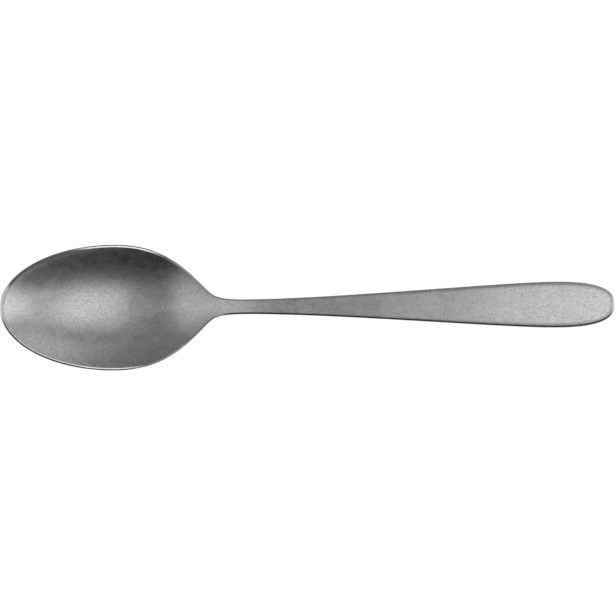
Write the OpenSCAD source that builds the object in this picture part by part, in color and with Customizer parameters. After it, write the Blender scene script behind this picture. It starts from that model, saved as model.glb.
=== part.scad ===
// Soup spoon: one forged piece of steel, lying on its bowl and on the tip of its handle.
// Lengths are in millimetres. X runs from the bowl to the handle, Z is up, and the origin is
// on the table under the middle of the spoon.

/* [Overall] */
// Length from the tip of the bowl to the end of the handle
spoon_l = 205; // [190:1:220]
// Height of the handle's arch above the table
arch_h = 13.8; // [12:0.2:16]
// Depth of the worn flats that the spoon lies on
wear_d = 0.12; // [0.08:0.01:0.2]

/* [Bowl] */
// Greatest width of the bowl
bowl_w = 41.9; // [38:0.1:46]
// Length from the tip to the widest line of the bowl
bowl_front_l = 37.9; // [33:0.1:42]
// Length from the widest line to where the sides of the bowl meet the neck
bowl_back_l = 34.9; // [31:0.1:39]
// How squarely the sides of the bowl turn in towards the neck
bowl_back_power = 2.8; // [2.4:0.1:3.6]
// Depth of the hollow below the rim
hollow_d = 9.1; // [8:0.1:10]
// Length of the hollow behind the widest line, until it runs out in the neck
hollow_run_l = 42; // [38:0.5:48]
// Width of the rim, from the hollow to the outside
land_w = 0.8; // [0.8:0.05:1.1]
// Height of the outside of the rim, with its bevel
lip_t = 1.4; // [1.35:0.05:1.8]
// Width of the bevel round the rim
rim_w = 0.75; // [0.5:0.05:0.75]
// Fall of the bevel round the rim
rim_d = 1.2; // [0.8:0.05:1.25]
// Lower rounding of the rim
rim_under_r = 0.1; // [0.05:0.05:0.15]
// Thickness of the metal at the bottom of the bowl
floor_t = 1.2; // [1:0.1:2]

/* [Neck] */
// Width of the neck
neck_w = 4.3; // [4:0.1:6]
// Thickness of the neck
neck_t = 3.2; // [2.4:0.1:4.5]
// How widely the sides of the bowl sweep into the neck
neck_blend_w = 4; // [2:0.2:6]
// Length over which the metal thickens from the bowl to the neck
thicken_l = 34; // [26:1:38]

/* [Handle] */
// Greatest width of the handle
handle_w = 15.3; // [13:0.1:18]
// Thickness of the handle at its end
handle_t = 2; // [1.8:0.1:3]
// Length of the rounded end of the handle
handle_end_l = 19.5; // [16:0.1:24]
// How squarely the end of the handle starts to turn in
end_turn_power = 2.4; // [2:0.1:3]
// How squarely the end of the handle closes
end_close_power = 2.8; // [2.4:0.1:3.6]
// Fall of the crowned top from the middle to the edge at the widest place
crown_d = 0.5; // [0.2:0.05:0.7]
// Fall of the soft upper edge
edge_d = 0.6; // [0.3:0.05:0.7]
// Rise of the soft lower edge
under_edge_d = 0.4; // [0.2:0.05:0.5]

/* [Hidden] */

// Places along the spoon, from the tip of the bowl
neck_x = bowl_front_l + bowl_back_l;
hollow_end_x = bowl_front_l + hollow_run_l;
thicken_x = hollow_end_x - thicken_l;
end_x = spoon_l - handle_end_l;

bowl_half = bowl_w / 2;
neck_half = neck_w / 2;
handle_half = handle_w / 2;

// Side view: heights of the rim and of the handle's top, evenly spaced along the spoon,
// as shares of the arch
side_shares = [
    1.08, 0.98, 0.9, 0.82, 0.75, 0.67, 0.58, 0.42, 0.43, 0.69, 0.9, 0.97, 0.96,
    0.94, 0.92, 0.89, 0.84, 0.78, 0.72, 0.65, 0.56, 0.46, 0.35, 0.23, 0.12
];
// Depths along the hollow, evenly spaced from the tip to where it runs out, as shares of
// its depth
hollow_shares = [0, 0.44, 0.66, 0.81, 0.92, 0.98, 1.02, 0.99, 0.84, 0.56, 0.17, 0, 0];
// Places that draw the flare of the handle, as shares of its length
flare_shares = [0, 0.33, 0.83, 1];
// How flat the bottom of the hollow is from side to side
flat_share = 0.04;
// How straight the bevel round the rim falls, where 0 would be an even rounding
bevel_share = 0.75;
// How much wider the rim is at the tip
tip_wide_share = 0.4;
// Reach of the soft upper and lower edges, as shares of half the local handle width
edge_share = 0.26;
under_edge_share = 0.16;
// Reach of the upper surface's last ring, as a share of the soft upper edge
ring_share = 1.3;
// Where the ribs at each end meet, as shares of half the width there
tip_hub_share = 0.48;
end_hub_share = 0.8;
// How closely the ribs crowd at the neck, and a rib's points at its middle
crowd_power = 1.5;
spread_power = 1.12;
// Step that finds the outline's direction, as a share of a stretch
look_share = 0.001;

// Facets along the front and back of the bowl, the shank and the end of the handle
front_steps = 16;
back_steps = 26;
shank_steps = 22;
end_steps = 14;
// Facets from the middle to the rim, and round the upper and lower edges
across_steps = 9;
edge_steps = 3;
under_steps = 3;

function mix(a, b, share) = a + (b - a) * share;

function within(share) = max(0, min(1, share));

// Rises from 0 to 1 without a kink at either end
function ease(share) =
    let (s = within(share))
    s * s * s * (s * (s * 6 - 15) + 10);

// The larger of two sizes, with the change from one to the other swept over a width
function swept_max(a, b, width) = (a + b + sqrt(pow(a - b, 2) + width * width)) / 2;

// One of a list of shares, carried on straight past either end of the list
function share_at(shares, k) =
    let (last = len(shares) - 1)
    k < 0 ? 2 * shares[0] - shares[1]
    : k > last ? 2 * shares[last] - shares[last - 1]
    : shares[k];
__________
Only the lines from the first line of the material above through the line that contains "wear_d = 0.12; // [0.08:0.01:0.2]" should be quoted, each one exactly.

◆ Full response ◆
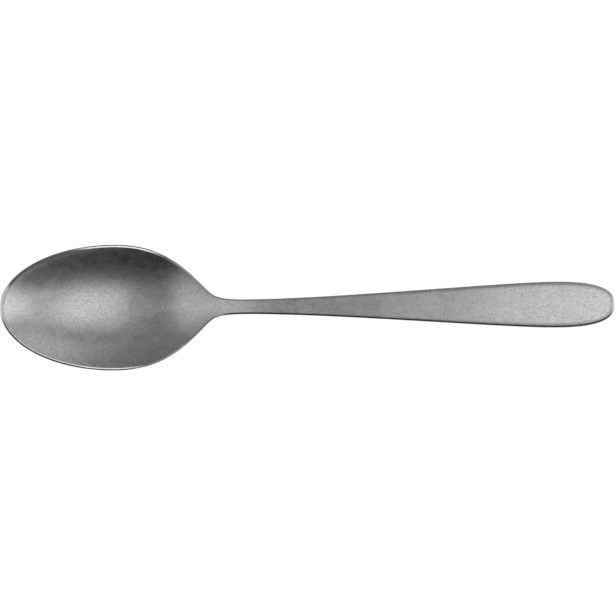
Write the OpenSCAD source that builds the object in this picture part by part, in color and with Customizer parameters. After it, write the Blender scene script behind this picture. It starts from that model, saved as model.glb.
=== part.scad ===
// Soup spoon: one forged piece of steel, lying on its bowl and on the tip of its handle.
// Lengths are in millimetres. X runs from the bowl to the handle, Z is up, and the origin is
// on the table under the middle of the spoon.

/* [Overall] */
// Length from the tip of the bowl to the end of the handle
spoon_l = 205; // [190:1:220]
// Height of the handle's arch above the table
arch_h = 13.8; // [12:0.2:16]
// Depth of the worn flats that the spoon lies on
wear_d = 0.12; // [0.08:0.01:0.2]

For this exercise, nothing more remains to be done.